The reading for this class included Hargadon’s ideas of design leadership using design principles and practices;Hatchuel’s concept of design-oriented organisations which develop a learning culture in order to exploit new knowledge and new concepts; and Verganti’s research into innovation inspired by networks of designers and their creation of new product languages.
Session 8 Managing as designing
The final class of the elective drew on recent work in organization studies which takes the metaphor of management as being a kind of design practice. Boland and Collopy’s conference (2002) and book Managing as Designing (2004) brought together leading academics and practitioners to explore this idea. More recently Roger Martin, dean of the Rotman School of Management has advocated integrative thinking and design thinking, arguing that executives should be aware they are involved in the design of business. A recent issue of the Journal of Business Strategy co-edited by Martin with strategy professor Jeanne Liedtka presented different approaches to thinking about this.

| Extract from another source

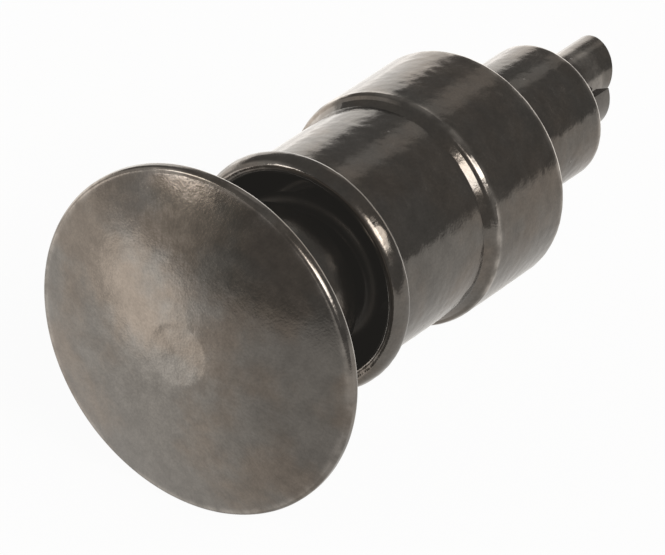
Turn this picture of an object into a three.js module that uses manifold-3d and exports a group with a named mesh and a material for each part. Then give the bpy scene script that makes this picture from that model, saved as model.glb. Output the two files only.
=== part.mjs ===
// Sprung buffer for an H0 (1:87) railway vehicle, in millimetres.
//
// The buffer's axis is Y. The head faces -Y and the mounting spigot points to +Y.
// The origin is the centre of the head's face, and every Y below is measured from that face.
import * as THREE from 'three';
import { mergeVertices } from 'three/addons/utils/BufferGeometryUtils.js';
import Module from 'manifold-3d';

const wasm = await Module();
wasm.setup();

// ---- driving dimensions ----
const ROUND = 72; // facets round the head and the housing
const STEM_ROUND = 40; // facets round the stem

// buffer head
const HEAD_RADIUS = 2.75;
const HEAD_EDGE = 0.2; // thickness of the head at its edge
const HEAD_EDGE_ROUND = 0.07;
const DOME_RADIUS = 8; // radius of curvature of the front face
const CENTRE_FLAT_RADIUS = 0.5; // small flat turned at the middle of the dome
const HEAD_BACK_RISE = 0.16; // the back cones out by this much towards the hub
const HUB_RADIUS = 1.31;
const HUB_END_Y = 2.74;
const HUB_FILLET = 0.22;
const HUB_CHAMFER = 0.06;
const SOCKET_DEPTH = 1.35; // blind hole in the hub that takes the stem

// housing
const LIP_RADIUS = 1.91;
const LIP_FRONT_Y = 2.92;
const LIP_FACE_DEPTH = 0.24; // from the lip's front back to its widest place
const LIP_BACK_ROUND = 0.1;
const MOUTH_RADIUS = 1.77; // where the lip is furthest forward
const MOUTH_DEPTH = 0.32; // the mouth narrows to the bore over this depth
const BORE_RADIUS = 1.58;
const BORE_FLOOR_Y = 6.5;
const BARREL_RADIUS = 1.74;
const COLLAR_RADIUS = 1.89;
const STEP_FRONT_Y = 5.43; // the barrel starts to widen here, first as a chamfer
const CHAMFER_RADIUS = 1.81; // where the chamfer meets a steeper riser
const CHAMFER_END_Y = 5.53;
const RISER_RADIUS = 1.865; // where the riser rounds over
const RISER_END_Y = 5.57;
const STEP_REAR_Y = 5.63; // the collar has its full radius from here
const SHOULDER_Y = 7.4; // the collar's rear face, which seats on the buffer beam
const EDGE_BREAK = 0.05; // small chamfer on the housing's rear edges
const SPIGOT_RADIUS = 1.11;
const SPIGOT_END_Y = 9.68;

// split stem
const STEM_RADIUS = 0.57;
const GUIDE_CLEARANCE = 0.03; // radial, between the stem and the housing's guide hole
const PRESS_GAP = 0.01; // radial, stands in for the press fit in the hub
const BARB_RADIUS = 0.64; // the tail is wider than the guide hole, which holds the plunger in
const BARB_GAP = 0.03; // between the barb's shoulder and the spigot's end
const LONG_LEG_RADIUS = 0.46; // the upper leg is a round rod, slimmer than the barb
const LONG_LEG_OFFSET = 0.16; // from the axis to the middle of the rod
const LONG_LEG_END_Y = 11.25; // its slanted end, measured at the leg's middle
const LONG_LEG_SLANT = 0.34; // radians between that end and a square one
const LONG_LEG_SIDE = 0.83; // radians from level to the side where the leg sits and its end is longest
const SHORT_LEG_END_Y = 10.63;
const SLIT_WIDTH = 0.04; // also the gap between the two legs
const SLIT_FRONT_Y = 5.8;
const SLIT_TILT = 0.33; // radians from level, about the axis
const LEGS_FRONT_Y = 9.8; // the legs take their own shapes from here, behind the barb's shoulder

// coil spring, with plain cut ends
const WIRE_RADIUS = 0.14;
const COIL_RADIUS = 1.14; // to the middle of the wire
const COIL_TURNS = 4;
const COIL_END_GAP = 0.03;
const COIL_START = -1.9; // radians about the axis, from the top, to the end that meets the hub
const WIRE_SIDES = 8;
const STEPS_PER_TURN = 28;

// ---- materials ----
const blackened = (colour, roughness) =>
  new THREE.MeshStandardMaterial({ color: colour, roughness, metalness: 0.9 });
const HEAD_STEEL = blackened(0x4a443e, 0.38);
const HOUSING_STEEL = blackened(0x38332e, 0.32);
const STEM_STEEL = blackened(0x4f4943, 0.36);
const SPRING_STEEL = blackened(0x2c2a28, 0.3);

// ---- helpers ----
const at = (radius, y) => new THREE.Vector2(radius, y);

// Points of an elliptical arc in a profile. Angles are in radians, 0 outwards and PI / 2 rearwards.
function arc(centre, halfRadial, halfAxial, from, to, steps) {
  return Array.from({ length: steps + 1 }, (_, i) => {
    const angle = from + ((to - from) * i) / steps;
    return at(centre.x + halfRadial * Math.cos(angle), centre.y + halfAxial * Math.sin(angle));
  });
}

// A turned piece: its profile leads outwards in front, rearwards outside, and back inwards.
const turned = (profile, facets) => new THREE.LatheGeometry(profile, facets);

function named(name, geometry, material) {
  const mesh = new THREE.Mesh(geometry, material);
  mesh.name = name;
  return mesh;
}

function toSolid(geometry) {
  const bare = geometry.clone();
  bare.deleteAttribute('normal');
  bare.deleteAttribute('uv');
  const merged = mergeVertices(bare, 1e-5);
  const corners = merged.index.array;
  const triangles = [];
  for (let i = 0; i < corners.length; i += 3) {
    const [a, b, c] = corners.slice(i, i + 3);
    if (a !== b && b !== c && c !== a) triangles.push(a, b, c);
  }
  return new wasm.Manifold(new wasm.Mesh({
    numProp: 3,
    vertProperties: new Float32Array(merged.attributes.position.array),
    triVerts: new Uint32Array(triangles),
  }));
}

function toGeometry(solid) {
  const mesh = solid.getMesh();
  const geometry = new THREE.BufferGeometry();
  geometry.setAttribute('position', new THREE.BufferAttribute(mesh.vertProperties, 3));
  geometry.setIndex(new THREE.BufferAttribute(mesh.triVerts, 1));
  geometry.computeVertexNormals();
  return geometry;
}

// ---- pieces ----
// Domed disc with a flat centre and a coned back, and a hub with a blind socket for the stem.
function headGeometry() {
  const front = -Math.PI / 2;
  const roundStart = HEAD_RADIUS - HEAD_EDGE_ROUND;
  const domeCentre = at(0, Math.sqrt(DOME_RADIUS ** 2 - CENTRE_FLAT_RADIUS ** 2));
  const domeStart = front + Math.asin(CENTRE_FLAT_RADIUS / DOME_RADIUS);
  const domeEnd = front + Math.asin(roundStart / DOME_RADIUS);
  const frontEdgeY = domeCentre.y - Math.sqrt(DOME_RADIUS ** 2 - roundStart ** 2);
  const backEdgeY = frontEdgeY + HEAD_EDGE;
  const filletCentre = at(HUB_RADIUS + HUB_FILLET, backEdgeY + HEAD_BACK_RISE + HUB_FILLET);
  const socketRadius = STEM_RADIUS + PRESS_GAP;
  const socketEndY = HUB_END_Y - SOCKET_DEPTH;
  return turned([
    at(0, 0),
    ...arc(domeCentre, DOME_RADIUS, DOME_RADIUS, domeStart, domeEnd, 7).slice(0, -1),
    ...arc(at(roundStart, frontEdgeY + HEAD_EDGE_ROUND), HEAD_EDGE_ROUND, HEAD_EDGE_ROUND, front, 0, 3),
    ...arc(at(roundStart, backEdgeY - HEAD_EDGE_ROUND), HEAD_EDGE_ROUND, HEAD_EDGE_ROUND, 0, -front, 3),
    ...arc(filletCentre, HUB_FILLET, HUB_FILLET, front, -Math.PI, 3),
    at(HUB_RADIUS, HUB_END_Y - HUB_CHAMFER),
    at(HUB_RADIUS - HUB_CHAMFER, HUB_END_Y),
    at(socketRadius, HUB_END_Y),
    at(socketRadius, socketEndY),
    at(0, socketEndY),
  ], ROUND);
}

// Rolled lip, barrel, collar and spigot in one turning, with the spring's bore and the stem's guide hole.
function housingGeometry() {
  const widestY = LIP_FRONT_Y + LIP_FACE_DEPTH;
  const lipBack = at(LIP_RADIUS - LIP_BACK_ROUND, widestY);
  const mouthEnd = at(MOUTH_RADIUS, LIP_FRONT_Y + MOUTH_DEPTH);
  const guideRadius = STEM_RADIUS + GUIDE_CLEARANCE;
  const front = -Math.PI / 2;
  const lipFace = arc(at(MOUTH_RADIUS, widestY), LIP_RADIUS - MOUTH_RADIUS, LIP_FACE_DEPTH, front, 0, 4);
  const mouth = arc(mouthEnd, MOUTH_RADIUS - BORE_RADIUS, MOUTH_DEPTH, -Math.PI, front, 4);
  return turned([
    ...lipFace,
    ...arc(lipBack, LIP_BACK_ROUND, LIP_BACK_ROUND, 0, Math.PI / 2, 3).slice(1),
    at(BARREL_RADIUS, widestY + LIP_BACK_ROUND),
    at(BARREL_RADIUS, STEP_FRONT_Y),
    at(CHAMFER_RADIUS, CHAMFER_END_Y),
    at(RISER_RADIUS, RISER_END_Y),
    at(COLLAR_RADIUS, STEP_REAR_Y),
    at(COLLAR_RADIUS, SHOULDER_Y - EDGE_BREAK),
    at(COLLAR_RADIUS - EDGE_BREAK, SHOULDER_Y),
    at(SPIGOT_RADIUS, SHOULDER_Y),
    at(SPIGOT_RADIUS, SPIGOT_END_Y - EDGE_BREAK),
    at(SPIGOT_RADIUS - EDGE_BREAK, SPIGOT_END_Y),
    at(guideRadius, SPIGOT_END_Y),
    at(guideRadius, BORE_FLOOR_Y),
    at(BORE_RADIUS, BORE_FLOOR_Y),
    ...mouth,
  ], ROUND);
}

// Stem pressed into the hub. Its tail is sawn into two legs, which spring in to pass the guide hole.
// The upper leg is a long round rod. The lower one keeps the barb's radius and is hollowed round the rod.
function stemGeometry() {
  const frontY = HUB_END_Y - SOCKET_DEPTH + BARB_GAP;
  const shoulderY = SPIGOT_END_Y + BARB_GAP;
  const rearY = LONG_LEG_END_Y + BARB_RADIUS;
  const blank = toSolid(turned([
    at(0, frontY),
    at(STEM_RADIUS, frontY),
    at(STEM_RADIUS, shoulderY),
    at(BARB_RADIUS, shoulderY),
    at(BARB_RADIUS, rearY),
    at(0, rearY),
  ], STEM_ROUND));
  const block = 4; // side of the cutting blocks, larger than any cross-section here
  const rodFrontY = LEGS_FRONT_Y + SLIT_WIDTH;
  const legX = -LONG_LEG_OFFSET * Math.cos(LONG_LEG_SIDE);
  const legZ = LONG_LEG_OFFSET * Math.sin(LONG_LEG_SIDE);

  // A rod round the upper leg's middle line, running back from startY.
  const rod = (radius, startY) => {
    const cylinder = new THREE.CylinderGeometry(radius, radius, block, STEM_ROUND);
    cylinder.translate(legX, startY + block / 2, legZ);
    return toSolid(cylinder);
  };
  // A block along the slit, running back from startY, between two heights above the slit's middle.
  const alongSlit = (startY, length, bottom, top) => {
    const box = new THREE.BoxGeometry(block, length, top - bottom);
    box.translate(0, startY + length / 2, (bottom + top) / 2);
    box.rotateY(-SLIT_TILT);
    return toSolid(box);
  };
  const slit = alongSlit(SLIT_FRONT_Y, rodFrontY - SLIT_FRONT_Y, -SLIT_WIDTH / 2, SLIT_WIDTH / 2);
  const insideLeg = rod(LONG_LEG_RADIUS, SHORT_LEG_END_Y - block / 2);
  const aroundRod = alongSlit(rodFrontY, block, -SLIT_WIDTH / 2, block).subtract(insideLeg);
  const belowRod = alongSlit(SHORT_LEG_END_Y, block, -block, 0).subtract(insideLeg);
  const cradle = rod(LONG_LEG_RADIUS + SLIT_WIDTH, LEGS_FRONT_Y)
    .intersect(alongSlit(SLIT_FRONT_Y, 2 * block, -block, 0))
    .subtract(rod(LONG_LEG_RADIUS, rodFrontY));

  const behindSlant = new THREE.BoxGeometry(block, block, block);
  behindSlant.translate(0, block / 2, 0);
  behindSlant.rotateZ(-LONG_LEG_SLANT);
  behindSlant.rotateY(LONG_LEG_SIDE);
  behindSlant.translate(legX, LONG_LEG_END_Y, legZ);

  const cutters = [slit, aroundRod, belowRod, cradle, toSolid(behindSlant)];
  return toGeometry(cutters.reduce((solid, cutter) => solid.subtract(cutter), blank));
}

class Helix extends THREE.Curve {
  constructor(radius, turns, startAngle, startY, endY) {
    super();
    Object.assign(this, { radius, turns, startAngle, startY, endY });
  }

  getPoint(t, target = new THREE.Vector3()) {
    const angle = this.startAngle + t * this.turns * 2 * Math.PI;
    return target.set(
      this.radius * Math.sin(angle),
      this.startY + t * (this.endY - this.startY),
      this.radius * Math.cos(angle),
    );
  }
}

// Right-handed compression spring between the hub's end and the bore's floor.
function springGeometry() {
  const reach = WIRE_RADIUS + COIL_END_GAP;
  const helix = new Helix(COIL_RADIUS, COIL_TURNS, COIL_START, HUB_END_Y + reach, BORE_FLOOR_Y - reach);
  const section = new THREE.Shape(
    arc(at(0, 0), WIRE_RADIUS, WIRE_RADIUS, 0, 2 * Math.PI, WIRE_SIDES).slice(0, -1),
  );
  return new THREE.ExtrudeGeometry(section, {
    steps: COIL_TURNS * STEPS_PER_TURN,
    extrudePath: helix,
  });
}

const group = new THREE.Group();
group.add(
  named('buffer_head', headGeometry(), HEAD_STEEL),
  named('split_stem', stemGeometry(), STEM_STEEL),
  named('coil_spring', springGeometry(), SPRING_STEEL),
  named('housing', housingGeometry(), HOUSING_STEEL),
);

export default group;
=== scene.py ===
import math

import bpy
import numpy as np
from mathutils import Matrix, Vector, noise


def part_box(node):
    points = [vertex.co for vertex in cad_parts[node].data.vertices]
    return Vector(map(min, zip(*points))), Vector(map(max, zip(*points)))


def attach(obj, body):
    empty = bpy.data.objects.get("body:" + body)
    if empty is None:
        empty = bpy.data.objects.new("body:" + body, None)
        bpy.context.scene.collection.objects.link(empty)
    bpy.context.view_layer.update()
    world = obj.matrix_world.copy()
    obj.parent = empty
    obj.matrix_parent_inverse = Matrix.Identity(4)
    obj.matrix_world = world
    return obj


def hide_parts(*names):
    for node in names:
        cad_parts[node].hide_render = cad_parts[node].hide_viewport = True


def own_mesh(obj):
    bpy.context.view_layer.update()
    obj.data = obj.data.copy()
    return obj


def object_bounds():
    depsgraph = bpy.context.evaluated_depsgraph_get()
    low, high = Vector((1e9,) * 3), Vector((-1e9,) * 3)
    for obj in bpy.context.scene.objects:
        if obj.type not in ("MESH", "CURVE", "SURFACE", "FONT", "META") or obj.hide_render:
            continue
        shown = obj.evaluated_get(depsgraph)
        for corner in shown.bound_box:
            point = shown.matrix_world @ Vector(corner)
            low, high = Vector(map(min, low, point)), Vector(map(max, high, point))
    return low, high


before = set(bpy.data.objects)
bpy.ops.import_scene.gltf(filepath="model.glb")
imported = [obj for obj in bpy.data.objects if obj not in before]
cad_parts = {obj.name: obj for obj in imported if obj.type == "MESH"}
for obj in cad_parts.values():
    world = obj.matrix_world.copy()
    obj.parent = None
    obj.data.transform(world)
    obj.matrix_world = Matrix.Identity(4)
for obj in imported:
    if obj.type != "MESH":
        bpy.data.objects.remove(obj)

MM = 0.001
CAD_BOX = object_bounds()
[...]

Borrowing a tool from the world of scenarios, students then created future news articles five years into the future which told stories of their (real) organizations. They were asked to imagine what could happen if the design-led approaches discussed in the elective were used in their organization. Finishing the elective in this way emphasized the importance of the imagination: a critical and possibly neglected approach to envisioning the future in contrast to the analytics of strategy.